Austria is a land of high mountains. No, it’s true. And at this time of year, those high mountains tend to be covered with snow. That is also totally true, I am not making it up.
In the summer, ordinary people like you and me can drive our cars up to high parking lots and go for lovely walks in the upper meadows — the alm as it’s called here. But in the winter, the alm is taken over by a whole other species of human. Padded and heavy with gear, skiers and snowboarders swarm the alm. Some places accommodate cross country skiers, but its tough terrain up there. The high altitude and hilly ground make these places a perfect training location for Austria’s cadre of competition cross country skiers. There are also a handful of back-country types that head up there, but because I travel solo, the back country is not for me. I’m not in to alpine skiing or snowboarding, and the terrain is too difficult for me as a XC skier. In general, I’ve avoided the alm in the winter. Until today.

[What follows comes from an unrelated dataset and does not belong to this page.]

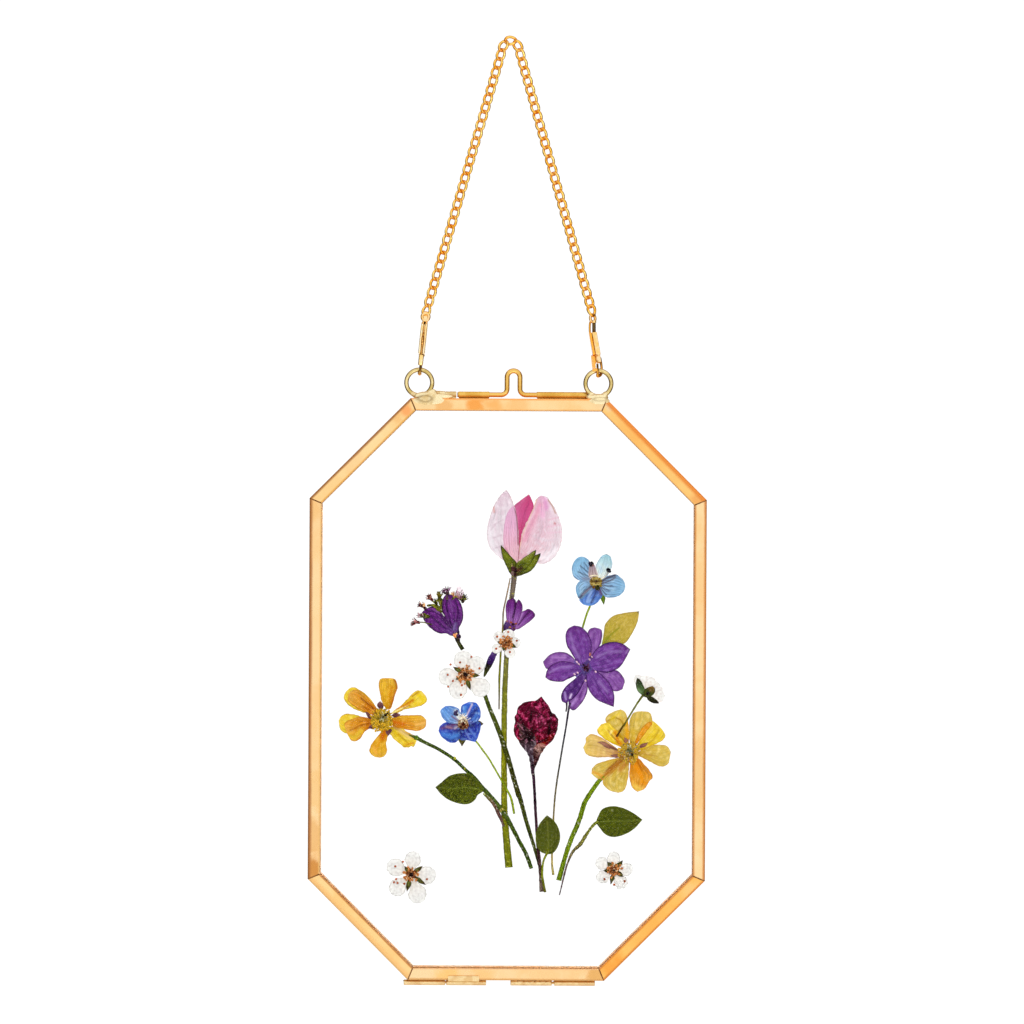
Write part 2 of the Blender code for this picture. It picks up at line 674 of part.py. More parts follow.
purple_flower = Head(
    (27.0, 7.3),
    2,
    [
        Stem([(-4.4, -10), (-6.0, -16), (-8.5, -31.3), (-9.7, -38), (-11, -51.7)], [1.0, 0.7, 0.6, 0.6, 0.7]),
        Stem([(-10.9, -50.6), (-11.9, -63.2), (-11.3, -70.7)], [0.7, 0.7, 0.8]),
        Petal(72, 13.9, 5.2, 0.7, 0, 0.42),
        Petal(167, 15.0, 5.8, 0.64, 0, 0.5),
        Petal(-25, 14.6, 6.6, 0.72, 0, 0.4),
        Petal(-107, 15.2, 5.2, 0.66, 0.2, 0.5),
        Petal(193, 14.2, 6.4, 0.62, -0.5, 0.5),
        Petal(238, 14.0, 5.6, 0.6, -0.6, 0.5),
        Petal(111, 14.9, 8.0, 0.64, -0.4, 0.5),
        Petal(-55, 16.2, 7.8, 0.62, 0.4, 0.62),
        Petal(22, 15.8, 9.4, 0.6, 0, 0.62),
        Bud(0, 0, 1.4),
    ],
)
olive_leaf = Head((31.6, 14.9), 3, [Petal(40.5, 17.5, 9.6, 0.5, 0, 0.95)])
white_bud = Head(
    (46.7, -2.3),
    1,
    [
        Stem([(0.4, 0.6), (-0.7, -0.5), (-4.6, -6.3), (-8.4, -13.0)], [1.4, 0.8, 0.7, 0.6]),
        Petal(116, 6.8, 4.0),
        Petal(2, 6.5, 3.8),
        Petal(81, 7.0, 4.2),
        Petal(40, 6.8, 4.2),
        Petal(-27, 5.3, 1.6),
        Petal(40, 3.8, 1.8),
    ],
)
crimson_bud = Head(
    (9.1, -28.0),
    1,
    [
        Stem([(-0.2, 2.4), (0, -2), (1.0, -11.8), (1.9, -23.1), (2.3, -32.8), (2.8, -40.9)], [1.6, 1.1, 1.0, 1.3, 1.3, 2]),
        Stem(
            [(0, 4.4), (0.1, 8.6), (0.6, 12.6), (0.6, 16), (0.6, 20), (1.0, 23.2), (1.6, 25.3)],
            [4, 9.2, 14.8, 15.3, 12.8, 9, 4],
        ),
        Stem([(-0.2, 0.6), (-0.2, 5.2), (-0.3, 8.4), (-1.4, 11.6), (-1.8, 13.4)], [2.4, 4.8, 8.4, 7.6, 4]),
    ],
)
dark_stem = Head(
    (0, 0),
    2,
    [
        Stem([(-4.7, 12.2), (-6.4, 7.8), (-7.9, 4.3), (-7.4, -3.6)], [1.5, 2.0, 1.0, 1.4]),
        Stem([(-7.8, -2.2), (-4.9, -9.8), (-2, -15.4), (-0.3, -19.4), (1.4, -25.1), (3.3, -33)], [1.4, 1.5, 1.6, 1.7, 1.7, 1.6]),
        Stem([(3.1, -32), (4.8, -38.1), (6.4, -43.1), (7.6, -47.7), (9.6, -55.7), (11, -61.6)], [1.5, 1.6, 1.6, 1.5, 1.3, 1]),
    ],
)
dry_stalk = Head(
    (0, 0),
    1,
    [Stem([(1, 37.7), (-0.1, 32.4), (-1.3, 26.6), (-1.6, 20.3), (-2.2, 13), (-2.7, 3.3), (-2.8, -7)], [0.4, 0.5, 0.5, 0.5, 0.6, 0.6, 0.4])],
)
side_twig = Head((0, 0), 1, [Stem([(-8.0, -36.3), (-4.8, -40.2), (-2.5, -43.8), (-1.2, -46.8)], [0.7, 0.8, 0.9, 0.5])])
left_leaf = Head((-8.6, -34.1), 0, [Petal(177.4, 16.0, 10.5, 0.42, 0, 0.9)])
middle_leaf = Head(
    (14.0, -56.2),
    0,
    [
        Stem([(0, 1.4), (-1.2, -2.6), (-2.0, -5.4), (-2.0, -9.2), (-0.7, -13.1)], [1.4, 0.8, 0.9, 1.0, 0.7]),
        Petal(91.5, 13.4, 8.4, 0.46, 0, 0.75),
    ],
)
right_leaf = Head(
    (30.3, -45.2),
    0,
    [
        Stem([(2, 0), (-0.8, -1.2), (-6.4, -7.7), (-8.4, -10.6), (-10.5, -15.5), (-12.5, -25)], [1.2, 1, 1.2, 1.1, 1, 0.7]),
        Petal(2.1, 15.8, 10.6, 0.38, 0, 0.95),
    ],
)


def make_flowers(pivot):
    green = new_material("leaf green", (0.11, 0.17, 0.04), 0.7)
    stem_brown = new_material("stem brown", (0.22, 0.17, 0.10), 0.75)
    pink = new_material("petal pink", (0.85, 0.52, 0.66), 0.65)
    white = new_material("petal white", (0.9, 0.89, 0.85), 0.65)
    yellow = new_material("petal yellow", (0.85, 0.56, 0.08), 0.65)
    violet = new_material("petal violet", (0.24, 0.09, 0.38), 0.6)
    blue = new_material("petal blue", (0.25, 0.38, 0.75), 0.65)
    crimson = new_material("petal crimson", (0.35, 0.01, 0.06), 0.75)
    specimens = (
        ("pink_bloom", pink_bloom, pink),
        ("sky_blue_flower", sky_blue_flower, blue),
        ("violet_spray", violet_spray, violet),
        ("violet_floret", violet_floret, violet),
        ("upper_white_blossom", upper_white_blossom, white),
        ("middle_white_blossom", middle_white_blossom, white),
        ("cornflower_blue_flower", cornflower_blue_flower, blue),
        ("left_yellow_flower", left_yellow_flower, yellow),
        ("right_yellow_flower", right_yellow_flower, yellow),
        ("purple_flower", purple_flower, violet),
        ("olive_leaf", olive_leaf, green),
        ("white_bud", white_bud, white),
        ("crimson_bud", crimson_bud, crimson),
        ("dark_stem", dark_stem, stem_brown),
        ("dry_stalk", dry_stalk, stem_brown),
        ("side_twig", side_twig, stem_brown),
        ("left_leaf", left_leaf, green),
        ("middle_leaf", middle_leaf, green),
        ("right_leaf", right_leaf, green),
        ("left_white_blossom", left_white_blossom, white),
        ("right_white_blossom", right_white_blossom, white),
    )
    for name, head, material in specimens:
        make_head(name, head, material, pivot)


# ---------------------------------------------------------------- assembly

LATCH_BOLT_REACH = LATCH_THUMB_LOOP_AT + 17.55  # its end is in the gap beside the keeper
LATCH_TAIL_REACH = 22.8
HINGE_HEIGHT = FRAME_TOP - FRAME_HEIGHT - FIT_GAP - KNUCKLE_RADIUS

for thing in list(bpy.data.objects):
    bpy.data.objects.remove(thing)
parts = new_collection("pressed_flower_frame")
cutters = new_collection("cutters")
pivot_place = {}
to_metres = Matrix.Scale(MM, 4) @ Matrix.Translation((0, -RING_DEPTH, 0))

brass = new_material("brass", (0.83, 0.55, 0.24), 0.3, 1.0)
pale_brass = new_material("soldered brass", (0.78, 0.66, 0.42), 0.35, 1.0)
gold = new_material("gold plate", (0.95, 0.55, 0.12), 0.22, 1.0)
glass = new_material("clear glass", (0.95, 0.97, 0.96), 0.02)

ring_top_wire = FRAME_TOP + FIT_GAP + 2 * RING_OUTER_RADIUS - 0.1 - RING_WIRE_RADIUS
swing_pivot = new_pivot("frame_swing_pivot", (0, RING_DEPTH, ring_top_wire))
back_pivot = new_pivot("back_hinge_pivot", (0, 0, HINGE_HEIGHT), swing_pivot)
latch_pivot = new_pivot("latch_slide_pivot", (LATCH_THUMB_LOOP_AT, 0, FRAME_TOP + FIT_GAP + TUBE_RADIUS), back_pivot)

make_hanger()
make_half("front", -1, swing_pivot)
make_half("back", 1, back_pivot)
make_rings(swing_pivot)
make_latch(swing_pivot, back_pivot, latch_pivot)
make_hinges(swing_pivot, back_pivot)
make_flowers(swing_pivot)
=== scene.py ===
import math
import random

import bmesh
import bpy
import numpy as np
from mathutils import Matrix, Vector, noise


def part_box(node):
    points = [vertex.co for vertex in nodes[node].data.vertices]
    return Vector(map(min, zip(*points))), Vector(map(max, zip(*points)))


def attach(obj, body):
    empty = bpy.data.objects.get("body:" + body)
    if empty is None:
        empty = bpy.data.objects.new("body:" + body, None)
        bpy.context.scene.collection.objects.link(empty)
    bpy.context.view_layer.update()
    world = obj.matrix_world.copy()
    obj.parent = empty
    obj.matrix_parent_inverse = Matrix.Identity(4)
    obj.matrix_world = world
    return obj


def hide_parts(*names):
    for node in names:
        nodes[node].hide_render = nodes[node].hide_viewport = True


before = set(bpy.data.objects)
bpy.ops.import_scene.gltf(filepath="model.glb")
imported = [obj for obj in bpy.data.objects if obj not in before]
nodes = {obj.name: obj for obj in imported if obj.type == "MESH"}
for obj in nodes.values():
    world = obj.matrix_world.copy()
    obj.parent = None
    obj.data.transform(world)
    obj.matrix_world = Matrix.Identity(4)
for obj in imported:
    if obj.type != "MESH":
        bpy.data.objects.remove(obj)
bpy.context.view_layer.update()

mm = 0.001
chance = random.Random(7)
# The frame in mm: half its size, its cut corners, the face of a bar, its middle below the nail, the plane
# where its two halves meet, and how far the flowers lean anticlockwise.
octagon = {
    "halfWidth": 67.6, "halfHeight": 99.0, "cornerCut": 34.2, "face": 4.1, "middle": -218.8, "joint": 1.9,
    "bouquetTilt": math.radians(0.3),
}
photo = {"pixel": 0.34, "middle": (507.7, 689.6), "nail": (508, 46)}  # mm a pixel spans, and two places in it


def shade(red, green, blue):  # a colour as the screen shows it, as linear light
    return tuple(((c / 255 + 0.055) / 1.055) ** 2.4 for c in (red, green, blue))


class Value:  # a socket that can stand in a sum
    def __init__(self, finish, socket):
        self.finish, self.socket = finish, socket

    def maths(self, operation, *inputs):
        return self.finish.node("ShaderNodeMath", {"operation": operation}, dict(enumerate(inputs)))

    def __add__(self, other):
        return self.maths("ADD", self, other)

    def __radd__(self, other):
        return self.maths("ADD", other, self)

    def __sub__(self, other):
        return self.maths("SUBTRACT", self, other)

    def __rsub__(self, other):
        return self.maths("SUBTRACT", other, self)

    def __mul__(self, other):
        return self.maths("MULTIPLY", self, other)

    def __rmul__(self, other):
        return self.maths("MULTIPLY", other, self)

    def __truediv__(self, other):
        return self.maths("DIVIDE", self, other)

    def __rtruediv__(self, other):
        return self.maths("DIVIDE", other, self)

    def __abs__(self):
        return self.maths("ABSOLUTE", self)

    def lower(self, other):
        return self.maths("MINIMUM", self, other)

    def fade(self, low, high):  # 0 below low, 1 above high, or the other way round
        settings = {"interpolation_type": "SMOOTHSTEP"}
        return self.finish.node("ShaderNodeMapRange", settings, {0: self, 1: low, 2: high})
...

It costs just under 10 euros to drive up the Tauplitzalmstrasse. At the toll both, it was a finger-numbing minus 15 degrees. From there, the road starts up through a dense pine forest. The forest thins as you climb and with each hairpin turn — there are eight — the vistas get more spectacular. It takes about half an hour to make the climb to the parking lot, which sits at an altitude of just over 6000 feet. (Washingtonians, Camp Muir, the base camp for Mt. Rainier on the Paradise side, is at 5000 feet.) Up at that altitude, due to some trick of the weather, it was a balmy minus 4.
Snowshoeing is just not a popular sport here in Austria. There is no explaining it. Austrians are avid hikers, from little kids to the seniorest of citizens. The mountains are crisscrossed with well marked trails. In spite of the excellent infrastructure, during winter time, most people take their sport down low in the valleys, walking the cleared riverside paths and skiing the groomed meadows. But the alm is perfect for snowshoeing and there’s plenty of room up there.
After I parked the car, I asked the gal at the little cafe/information stand where I should go for my walk. She pointed me up the hill and said to use the through-way that the snowcats — the slope grooming equipment — use. That looked a bit dull to me, and besides, it looked like one of those XC ski teams was training and I needed to get a closer look at them. I chose a route parallel to the advanced groomed track and headed up. And up. And up. It was exhausting, but quiet and very, very pretty. Every now and then an XC skier would whoosh by and sometimes, one would stop to ask me about my snowshoes. (Interested parties, pay attention. If you would like to meet a Lycra wrapped super fit ski machine, I can offer you no better advice than to get a pair of snowshoes and head up to the alm.)
I had a pretty nice walk. I chose to follow a fairly difficult route, but it was a gorgeous day and I wasn’t in a hurry. I stomped a path parallel to the advanced XC track until I’d reached the other side of the ridge. There, I sat on a stump in the middle of a meadow covered with deep, flawless powder, and ate my lunch. Then I headed back again.
A lot of people stared at me. I always smiled at them, as big as I could manage in the cold, and said hello. I feel sorry for them, all weighted down in those heavy boots, standing in line, only able to traverse the groomed parts of the mountain. Me, I can go anywhere! And now, I’m going to. I’m starting a one woman mission to get up as high as I can and to cross as many of those high alpine ridges as I can safely conquer on my own. Next stop, Dachstein!